Restate the records below word for word.

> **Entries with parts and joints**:
——————
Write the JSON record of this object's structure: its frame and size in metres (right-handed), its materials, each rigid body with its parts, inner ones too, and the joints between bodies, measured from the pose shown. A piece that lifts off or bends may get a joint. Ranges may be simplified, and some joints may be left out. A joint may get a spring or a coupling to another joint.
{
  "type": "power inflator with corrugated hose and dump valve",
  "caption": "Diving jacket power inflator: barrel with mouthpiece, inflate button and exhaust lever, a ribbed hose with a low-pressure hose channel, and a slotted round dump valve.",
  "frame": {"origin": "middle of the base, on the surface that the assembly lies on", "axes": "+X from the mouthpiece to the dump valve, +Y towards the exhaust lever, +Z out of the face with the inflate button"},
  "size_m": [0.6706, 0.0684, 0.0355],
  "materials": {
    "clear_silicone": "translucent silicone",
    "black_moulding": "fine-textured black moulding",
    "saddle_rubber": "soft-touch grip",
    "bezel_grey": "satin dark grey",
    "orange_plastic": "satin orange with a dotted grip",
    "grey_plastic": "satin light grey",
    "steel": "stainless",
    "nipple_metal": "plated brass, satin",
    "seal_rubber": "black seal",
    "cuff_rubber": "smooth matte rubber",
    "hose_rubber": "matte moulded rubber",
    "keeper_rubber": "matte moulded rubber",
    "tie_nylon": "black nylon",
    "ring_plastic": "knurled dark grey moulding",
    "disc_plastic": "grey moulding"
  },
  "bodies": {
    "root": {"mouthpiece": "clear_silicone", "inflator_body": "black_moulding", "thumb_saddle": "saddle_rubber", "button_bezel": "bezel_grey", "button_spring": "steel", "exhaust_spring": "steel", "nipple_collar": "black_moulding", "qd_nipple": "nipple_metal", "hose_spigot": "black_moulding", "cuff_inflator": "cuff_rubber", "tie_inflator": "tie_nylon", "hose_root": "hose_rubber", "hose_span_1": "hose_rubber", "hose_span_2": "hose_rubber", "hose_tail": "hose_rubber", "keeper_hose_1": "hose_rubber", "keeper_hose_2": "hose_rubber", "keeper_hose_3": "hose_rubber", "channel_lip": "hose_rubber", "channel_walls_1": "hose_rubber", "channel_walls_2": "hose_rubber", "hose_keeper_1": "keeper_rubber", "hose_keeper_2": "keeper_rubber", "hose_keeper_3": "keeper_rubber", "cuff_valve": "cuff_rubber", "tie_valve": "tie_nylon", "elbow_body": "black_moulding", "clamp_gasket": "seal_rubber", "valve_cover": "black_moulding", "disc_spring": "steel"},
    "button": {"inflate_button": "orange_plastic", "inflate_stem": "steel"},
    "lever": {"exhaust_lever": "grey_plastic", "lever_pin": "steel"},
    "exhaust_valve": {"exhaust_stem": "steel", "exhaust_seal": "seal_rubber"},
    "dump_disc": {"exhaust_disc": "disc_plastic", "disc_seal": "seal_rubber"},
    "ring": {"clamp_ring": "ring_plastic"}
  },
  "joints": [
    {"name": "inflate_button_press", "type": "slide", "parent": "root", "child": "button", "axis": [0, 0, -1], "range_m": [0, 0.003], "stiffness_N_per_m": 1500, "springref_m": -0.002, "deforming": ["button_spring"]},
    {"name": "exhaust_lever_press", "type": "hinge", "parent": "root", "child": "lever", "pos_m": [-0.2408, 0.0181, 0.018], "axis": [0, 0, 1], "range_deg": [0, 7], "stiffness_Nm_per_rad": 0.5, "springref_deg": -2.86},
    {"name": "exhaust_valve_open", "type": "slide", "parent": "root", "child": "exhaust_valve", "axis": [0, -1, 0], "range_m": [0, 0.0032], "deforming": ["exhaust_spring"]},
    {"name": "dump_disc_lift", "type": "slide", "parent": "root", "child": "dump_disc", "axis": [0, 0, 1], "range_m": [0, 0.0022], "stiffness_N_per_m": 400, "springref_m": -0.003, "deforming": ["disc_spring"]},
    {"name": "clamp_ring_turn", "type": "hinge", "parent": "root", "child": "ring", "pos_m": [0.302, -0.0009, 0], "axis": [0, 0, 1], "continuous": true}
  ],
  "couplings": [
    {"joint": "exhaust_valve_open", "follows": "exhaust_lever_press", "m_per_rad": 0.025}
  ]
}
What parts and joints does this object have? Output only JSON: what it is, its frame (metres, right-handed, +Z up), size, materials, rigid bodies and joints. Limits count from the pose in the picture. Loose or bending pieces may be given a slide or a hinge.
——————
> **Exercise output**:
Write the JSON record of this object's structure: its frame and size in metres (right-handed), its materials, each rigid body with its parts, inner ones too, and the joints between bodies, measured from the pose shown. A piece that lifts off or bends may get a joint. Ranges may be simplified, and some joints may be left out. A joint may get a spring or a coupling to another joint.
{
  "type": "power inflator with corrugated hose and dump valve",
  "caption": "Diving jacket power inflator: barrel with mouthpiece, inflate button and exhaust lever, a ribbed hose with a low-pressure hose channel, and a slotted round dump valve.",
  "frame": {"origin": "middle of the base, on the surface that the assembly lies on", "axes": "+X from the mouthpiece to the dump valve, +Y towards the exhaust lever, +Z out of the face with the inflate button"},
  "size_m": [0.6706, 0.0684, 0.0355],
  "materials": {
    "clear_silicone": "translucent silicone",
    "black_moulding": "fine-textured black moulding",
    "saddle_rubber": "soft-touch grip",
    "bezel_grey": "satin dark grey",
    "orange_plastic": "satin orange with a dotted grip",
    "grey_plastic": "satin light grey",
    "steel": "stainless",
    "nipple_metal": "plated brass, satin",
    "seal_rubber": "black seal",
    "cuff_rubber": "smooth matte rubber",
    "hose_rubber": "matte moulded rubber",
    "keeper_rubber": "matte moulded rubber",
    "tie_nylon": "black nylon",
    "ring_plastic": "knurled dark grey moulding",
    "disc_plastic": "grey moulding"
  },
  "bodies": {
    "root": {"mouthpiece": "clear_silicone", "inflator_body": "black_moulding", "thumb_saddle": "saddle_rubber", "button_bezel": "bezel_grey", "button_spring": "steel", "exhaust_spring": "steel", "nipple_collar": "black_moulding", "qd_nipple": "nipple_metal", "hose_spigot": "black_moulding", "cuff_inflator": "cuff_rubber", "tie_inflator": "tie_nylon", "hose_root": "hose_rubber", "hose_span_1": "hose_rubber", "hose_span_2": "hose_rubber", "hose_tail": "hose_rubber", "keeper_hose_1": "hose_rubber", "keeper_hose_2": "hose_rubber", "keeper_hose_3": "hose_rubber", "channel_lip": "hose_rubber", "channel_walls_1": "hose_rubber", "channel_walls_2": "hose_rubber", "hose_keeper_1": "keeper_rubber", "hose_keeper_2": "keeper_rubber", "hose_keeper_3": "keeper_rubber", "cuff_valve": "cuff_rubber", "tie_valve": "tie_nylon", "elbow_body": "black_moulding", "clamp_gasket": "seal_rubber", "valve_cover": "black_moulding", "disc_spring": "steel"},
    "button": {"inflate_button": "orange_plastic", "inflate_stem": "steel"},
    "lever": {"exhaust_lever": "grey_plastic", "lever_pin": "steel"},
    "exhaust_valve": {"exhaust_stem": "steel", "exhaust_seal": "seal_rubber"},
    "dump_disc": {"exhaust_disc": "disc_plastic", "disc_seal": "seal_rubber"},
    "ring": {"clamp_ring": "ring_plastic"}
  },
  "joints": [
    {"name": "inflate_button_press", "type": "slide", "parent": "root", "child": "button", "axis": [0, 0, -1], "range_m": [0, 0.003], "stiffness_N_per_m": 1500, "springref_m": -0.002, "deforming": ["button_spring"]},
    {"name": "exhaust_lever_press", "type": "hinge", "parent": "root", "child": "lever", "pos_m": [-0.2408, 0.0181, 0.018], "axis": [0, 0, 1], "range_deg": [0, 7], "stiffness_Nm_per_rad": 0.5, "springref_deg": -2.86},
    {"name": "exhaust_valve_open", "type": "slide", "parent": "root", "child": "exhaust_valve", "axis": [0, -1, 0], "range_m": [0, 0.0032], "deforming": ["exhaust_spring"]},
    {"name": "dump_disc_lift", "type": "slide", "parent": "root", "child": "dump_disc", "axis": [0, 0, 1], "range_m": [0, 0.0022], "stiffness_N_per_m": 400, "springref_m": -0.003, "deforming": ["disc_spring"]},
    {"name": "clamp_ring_turn", "type": "hinge", "parent": "root", "child": "ring", "pos_m": [0.302, -0.0009, 0], "axis": [0, 0, 1], "continuous": true}
  ],
  "couplings": [
    {"joint": "exhaust_valve_open", "follows": "exhaust_lever_press", "m_per_rad": 0.025}
  ]
}
What parts and joints does this object have? Output only JSON: what it is, its frame (metres, right-handed, +Z up), size, materials, rigid bodies and joints. Limits count from the pose in the picture. Loose or bending pieces may be given a slide or a hinge.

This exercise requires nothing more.